The Desert Rose Band singles chronology
| "Twilight Is Gone" (1991) | "What About Love" (1993) | "Night after Night" (1993) |

= What About Love (The Desert Rose Band song) =

"What About Love" is a song by American country rock band The Desert Rose Band, which was released in 1993 as the lead single from their fifth and final studio album Life Goes On. The song was written by Chris Hillman and Steve Hill, and produced by Paul Worley and Ed Seay. "What About Love" peaked at No. 71 on the US Billboard Hot Country Singles & Tracks chart.

== Release ==
"What About Love" was released by Curb Records as a promotional CD single in the United States only. Prior to the single's release on 26 July 1993, a "mystery teaser" campaign was launched by Curb with the intention of generating interest for the track on country radio. The label sent the single to all reporting radio stations across the United States, but withheld all identification of the band. The single was instead presented in a black box with the gold-embossed text, "The Magic and Mystery of Music". Programmers were asked to identify the artist, write their answers on a contest entry form and send the form to an anonymous P.O. box for the chance of winning a trip to the Bahamas. The competition received entries from over 200 stations, which in turn created early interest in the single.

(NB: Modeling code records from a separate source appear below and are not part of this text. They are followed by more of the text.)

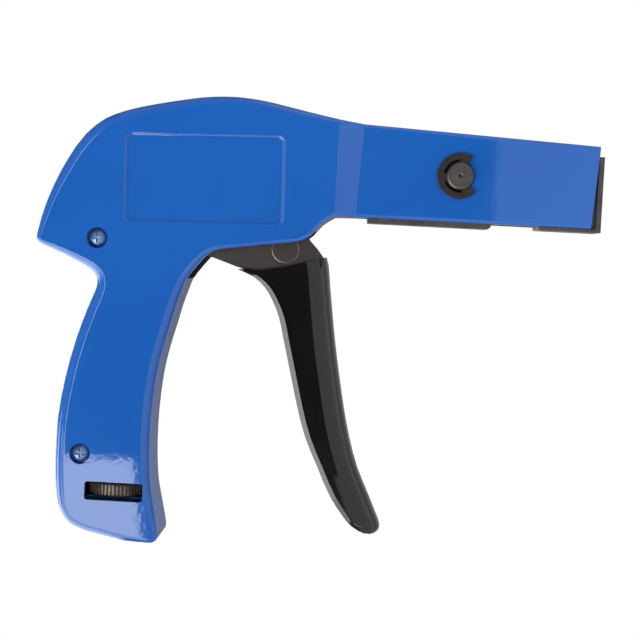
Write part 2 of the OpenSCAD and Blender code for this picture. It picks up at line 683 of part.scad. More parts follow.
module trigger_handle() {
    rings = [for (row = handle_rows) handle_ring(row)];
    m = len(rings);
    n = len(rings[0]) / 2;
    w = 2 * n;
    points = [for (r = rings) for (p = r) p];
    walls = [for (i = [0:m - 2]) for (j = [0:n - 2]) let (a = i * w + j, b = a + n) each [
        [a, a + w, a + 1], [a + 1, a + w, a + w + 1], [b, b + 1, b + w], [b + 1, b + w + 1, b + w]]];
    rims = [for (i = [0:m - 2]) let (a = i * w, b = i * w + n, c = i * w + n - 1, d = i * w + w - 1) each [
        [a, b, a + w], [b, b + w, a + w], [c, c + w, d], [d, c + w, d + w]]];
    // the caps' diagonals mirror each other, so that no triangle lies along the lips' edge
    ends = [for (j = [0:n - 2]) let (a = j, b = j + n, e = (m - 1) * w) each (j < (n - 1) / 2 ? [
        [a, a + 1, b], [a + 1, b + 1, b], [e + a, e + b, e + a + 1], [e + a + 1, e + b, e + b + 1]] : [
        [a, a + 1, b + 1], [a, b + 1, b], [e + a, e + b + 1, e + a + 1], [e + a, e + b, e + b + 1]])];
    color([0.07, 0.065, 0.07]) difference() {
        polyhedron(points, concat(walls, rims, ends));
        along_y(-body_half, body_half) polygon([for (s = concat(handle_sag_shares,
            [for (s = backwards(handle_sag_shares)) s + [0, handle_sag_rise_share]])) pivot + s * trigger_reach]);
    }
}

// Trigger lever: two plates from the pivot down into the handle, joined by a web
lever_shares = concat([
    [-0.060, -0.027], [-0.124, -0.229], [-0.137, -0.263], [-0.055, -0.290], [-0.014, -0.299],
    [0.018, -0.319], [0.043, -0.348], [0.062, -0.385], [0.071, -0.412], [0.110, -0.412]],
    lever_foot_shares, [[0.157, -0.230], [0.135, -0.207], [0.094, -0.128], [0.062, -0.014]]);
lever_hub_r = 7;
ear_end = 2.4;
link_pin_ahead = 8;
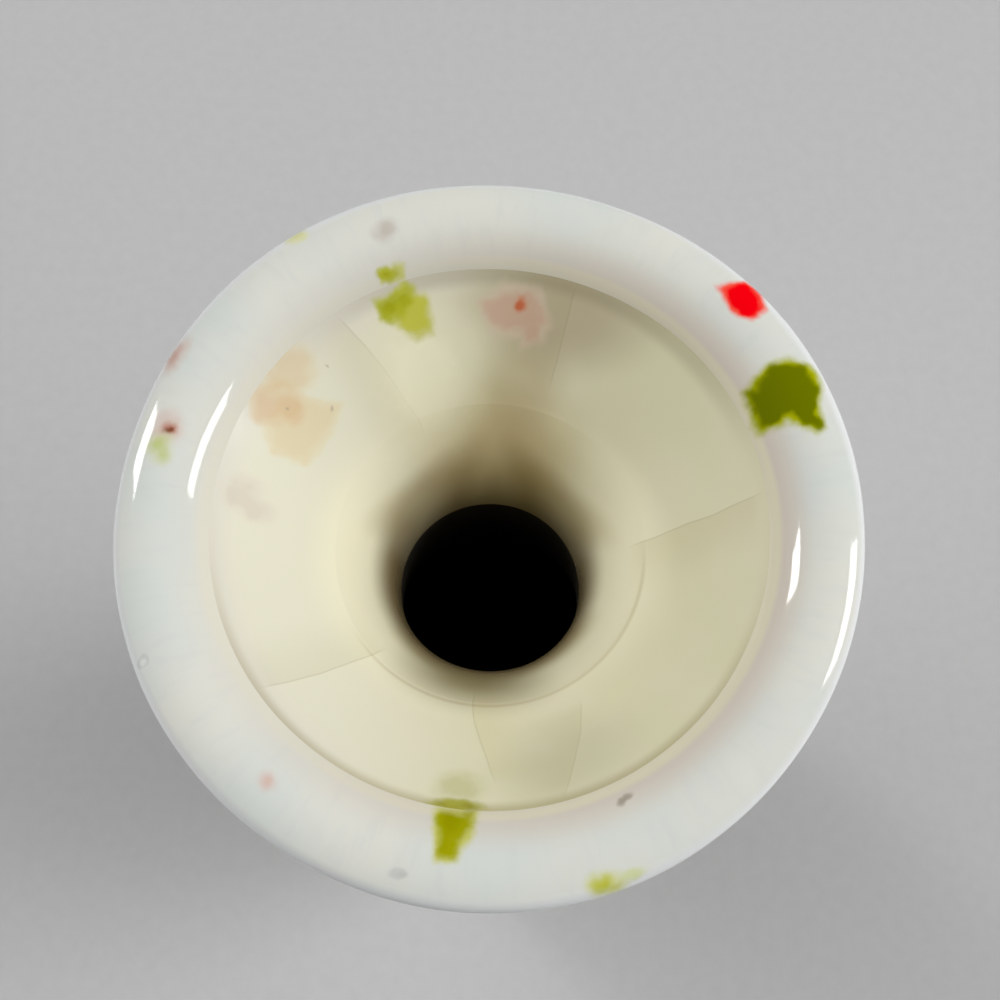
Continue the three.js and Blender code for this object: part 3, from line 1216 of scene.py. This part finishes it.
def bare_clay():
    """Matt clay where the glaze was wiped off"""
    paint = Paint("bare_clay")
    grain = paint.noise(CLAY_GRAIN, 4)
    colour = paint.mix(grain, CLAY, DARK_CLAY)
    bump = paint.node("Bump", {"Height": grain, "Distance": CLAY_BUMP}).outputs[0]
    return paint.finish(colour, CLAY_ROUGHNESS, bump)


def floor_finish():
    """Plain pale floor"""
    paint = Paint("studio_floor")
    grain = paint.noise(FLOOR_TINT_LENGTH, 3)
    colour = paint.mix(grain, FLOOR_GREY, DARK_FLOOR_GREY)
    return paint.finish(colour, FLOOR_ROUGHNESS)


FINISHES = {
    "outside": outer_glaze(),
    "funnel": inner_glaze(),
    "inside": painted_shade_inside(),
    "clay": bare_clay(),
}

# The six sections: the model's node, the material's slot and the outline
SECTIONS = (
    ("foot_ring", "foot_clay", foot_ring_outline()),
    ("lower_body", "outer_glaze", lower_body_outline()),
    ("shoulder", "outer_glaze", wall_outline(BELLY_HEIGHT, NECK_BASE, SHOULDER_STEPS)),
    ("neck", "outer_glaze", wall_outline(NECK_BASE, THROAT_HEIGHT, NECK_STEPS)),
    ("mouth_funnel", "inner_glaze", mouth_funnel_outline()),
    ("rolled_lip", "outer_glaze", rolled_lip_outline()),
)


def make_section(node, slot, outline):
    """The finished section that stands for one of the model's"""
    used = [name for name in FINISHES if name in {finish for finish, _ in outline}]
    piece = turned(node + "_fired", outline, used)
    for name in used:
        piece.data.materials.append(FINISHES[name])
    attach(piece, "root")
    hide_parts(node)


def make_floor():
    """Wide, level floor just under the vase"""
    half = FLOOR_SIZE / 2
    corners = [(-half, -half), (half, -half), (half, half), (-half, half)]
    mesh = bpy.data.meshes.new("studio_floor")
    mesh.from_pydata([(x, y, -FLOOR_DROP) for x, y in corners], [], [(0, 1, 2, 3)])
    mesh.materials.append(floor_finish())
    floor = placed("studio_floor", mesh)


def make_camera():
    """Camera at the photograph's viewing angle"""
    data = bpy.data.cameras.new("camera")
    data.lens = LENS
    data.sensor_width = SENSOR
    data.clip_start = CLIP_START
    data.clip_end = CLIP_END
    camera = placed("camera", data)
    turn = Matrix.Rotation(CAMERA_TILT, 4, "X") @ Matrix.Rotation(CAMERA_TURN, 4, "Y")
    camera.matrix_world = Matrix.Translation(CAMERA_PLACE) @ turn
    bpy.context.scene.camera = camera


# Softboxes: azimuth and elevation in degrees, width, height, distance and power
SOFTBOXES = (
    ("right_softbox", 4, 41.5, 0.15, 0.1, 0.5, 0.5),
    ("left_softbox", 148, 44, 0.065, 0.1, 0.5, 0.35),
)

# Brighter parts of the studio: azimuth and elevation in degrees, narrowness and strength
BRIGHT_PARTS = (
    (0, 27, 14, 5.2),
    (145, 27, 14, 0.75),
    (150, 58, 20, 2.3),
    (180, 27, 14, 2.1),
    (325, 27, 14, 0.8),
)
SKY_STRENGTH = 0.01


def outwards(azimuth, elevation):
    """Direction at an azimuth and elevation in degrees"""
    turn = math.radians(azimuth)
    rise = math.radians(elevation)
    return Vector((math.cos(turn) * math.cos(rise), math.sin(turn) * math.cos(rise), math.sin(rise)))


def make_softbox(name, azimuth, elevation, width, height, distance, power):
    """A soft light that faces the mouth"""
    data = bpy.data.lights.new(name, "AREA")
    data.shape = "RECTANGLE"
    data.size = width
    data.size_y = height
    data.energy = power
    out = outwards(azimuth, elevation)
    light = placed(name, data)
    light.location = Vector((0, 0, HEIGHT)) + out * distance
    light.rotation_mode = "QUATERNION"
    light.rotation_quaternion = out.to_track_quat("Z", "Y")


def make_sky():
    """Soft light from all round, stronger from the bright parts and not mirrored in the glaze"""
    world = bpy.data.worlds.new("studio")
    world.use_nodes = True
    sky = Nodes(world.node_tree)
    direction = sky.node("TexCoord").outputs["Generated"]
    strength = SKY_STRENGTH
    for azimuth, elevation, narrowness, part_strength in BRIGHT_PARTS:
        facing = sky.vector("DOT_PRODUCT", direction, outwards(azimuth, elevation))
        facing = sky.math("MAXIMUM", facing, 0)
        glow = sky.math("POWER", facing, narrowness)
        strength = sky.math("MULTIPLY_ADD", glow, part_strength, strength)
    background = sky.tree.nodes["Background"]
    background.inputs["Color"].default_value = (1, 1, 1, 1)
    sky.tree.links.new(strength, background.inputs["Strength"])
    world.cycles_visibility.glossy = False
    bpy.context.scene.world = world


for section in SECTIONS:
    make_section(*section)
make_floor()
make_camera()
make_sky()
for softbox in SOFTBOXES:
    make_softbox(*softbox)
bpy.context.scene.view_settings.view_transform = "Standard"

In the Gavin Report of July 30, 1993, "What About Love" was listed as the third most added song on country radio, with 69 adds. It received a further 17 adds the following week and another six the week after. In the Gavin Report of August 20, the song was listed as having been dropped by radio. "What About Love" reached No. 71 on the US Billboard Hot Country Singles & Tracks chart in September 1993. It was both the band's lowest and final charting single. Although Life Goes On was due to be released in the US on 23 September 1993, Curb subsequently only released the album in Europe.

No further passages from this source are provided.